The OS is on a totally separate HD that will be ghosted to CD-R
I was going to do the occasional backup and deletes will be taken care of via software
 
Originally posted by: DaveSimmons
What Abix said, plus add user error, like accidentally deleting the wrong file or folder. Plus fire, flood, power surge, power supply failure, controller failure, and theft.

Having no other data protection strategy is very foolish if you care about the data.

 
Originally posted by: shahman
Thanks for the replys

So the raid 5 is raid 5 - there is no difference between raid 5 on a card and raid 5 off a motherboard chip

The OS is on a totally separate HD that will be ghosted to CD-R
I was going to do the occasional backup and deletes will be taken care of via software
Not precisely. RAID 5 on a motherboard chip is 99.999% software RAID. If you buy a good RAID card, it is hardware RAID. Whats the difference?

We know that in RAID 5 with three drives you have two data bits and one parity bit per segment of data. We also know that there are calculations to be done in creating that parity bit. What I assume you dont know is that in software RAID(onboard RAID chips and most cheap RAID cards) your main processor gets the task of doing those calculations while in hardware RAID the processor(s) on the card get the task of doing those calculations.
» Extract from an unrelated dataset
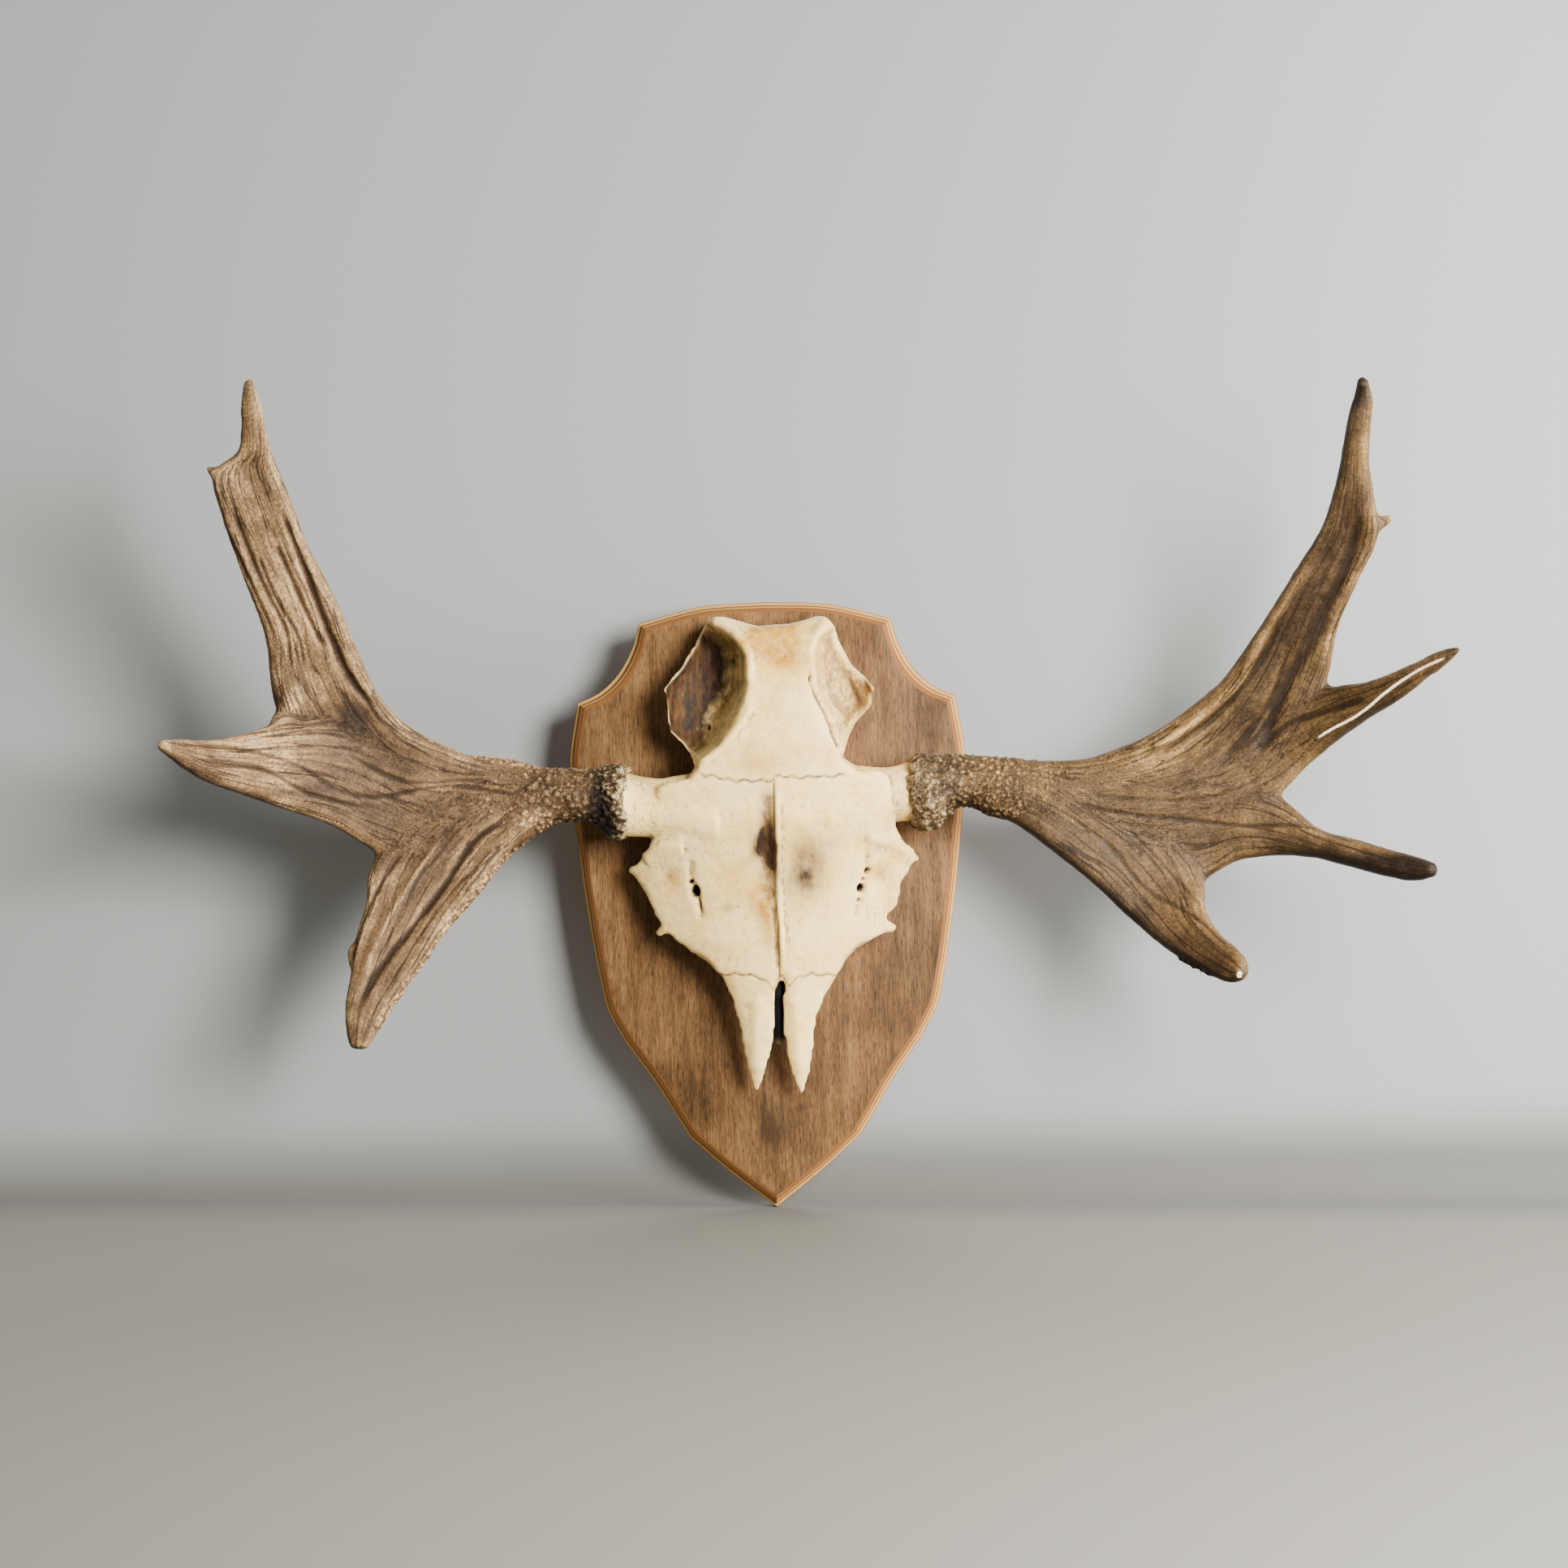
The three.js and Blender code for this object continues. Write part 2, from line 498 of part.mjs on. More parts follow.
function mounting() {
  const screws = Object.entries(SKULL_SCREW_PLACES).map(([name, [x, z]]) => [name, [x + SKULL_OFFSET_X, z]]);
  const hangerHoles = [hangerPocket(), hangerScrewHole(1), hangerScrewHole(-1)];
  const screwHoles = screws.map(([, place]) => skullScrewHole(place));
  return [
    piece("shield_board", cut(boardBlank(), [...hangerHoles, ...screwHoles]), WOOD),
    piece("hanger_plate", hangerPlate(), STEEL),
    piece("hanger_screw_upper", hangerScrewShape(1, 0), STEEL),
    piece("hanger_screw_lower", hangerScrewShape(-1, 0), STEEL),
    ...screws.map(([name, place]) => piece(name, skullScrewShape(place, 0), STEEL)),
  ];
}

const skullAndAntlers = new THREE.Group();
skullAndAntlers.add(...skullBones(), ...leftAntler(), ...rightAntler());
skullAndAntlers.position.x = SKULL_OFFSET_X;

const trophy = new THREE.Group();
trophy.add(...mounting(), skullAndAntlers);

export default trophy;
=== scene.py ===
"""The looks of a moose trophy: palmate antlers on a sawn skull cap, screwed to a shield-shaped plywood board.

Lengths are in millimetres in the CAD frame, and meshes are made in metres. +Z is up, the trophy looks along
-Y, and the board's back lies at Y = 0. Left and right are those of a person who stands in front of it.
"""

import logging
import math
from collections.abc import Callable, Sequence
from dataclasses import dataclass, field
from enum import Enum

import bmesh
import bpy
import numpy as np
from mathutils import Matrix, Vector
from mathutils.kdtree import KDTree


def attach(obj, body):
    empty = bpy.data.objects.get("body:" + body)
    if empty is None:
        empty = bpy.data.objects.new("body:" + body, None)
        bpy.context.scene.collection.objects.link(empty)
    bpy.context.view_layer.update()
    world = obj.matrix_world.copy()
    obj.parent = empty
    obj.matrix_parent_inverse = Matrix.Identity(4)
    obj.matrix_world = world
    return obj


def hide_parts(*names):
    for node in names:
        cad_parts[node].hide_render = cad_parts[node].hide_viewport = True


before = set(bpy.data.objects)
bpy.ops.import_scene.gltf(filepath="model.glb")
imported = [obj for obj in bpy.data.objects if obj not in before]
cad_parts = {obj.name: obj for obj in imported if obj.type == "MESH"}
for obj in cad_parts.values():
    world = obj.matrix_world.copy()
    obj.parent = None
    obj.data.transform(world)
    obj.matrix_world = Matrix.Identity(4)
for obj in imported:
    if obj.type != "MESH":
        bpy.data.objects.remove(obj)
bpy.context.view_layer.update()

log = logging.getLogger("trophy")

MM = 0.001
BODY = "root"

BOARD_FRONT = -18.0
SKULL_OFFSET_X = 3.5  # the skull is screwed on a little right of the board's middle
FLOOR_Z = -211.0

Point = tuple[float, float]
Spot = tuple[float, float, float]
Ball = tuple[float, float, float, float]
Spacing = tuple[float, float, float]
Socket = bpy.types.NodeSocket
Shell = bmesh.types.BMesh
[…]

What does this mean for you? It means that if youre doing software RAID, you will see higher CPU usage as well as slower transfer rates on your array compared to hardware RAID.
 
Thanks for the reply.

So just to clarify. Raid off say and Nforce 4 motherboard chip will use the cpu to do parity bit calculations.
Raid off a silicon image raid controller chip may or may not do its own calculations. I will need to talk to the vendor about this.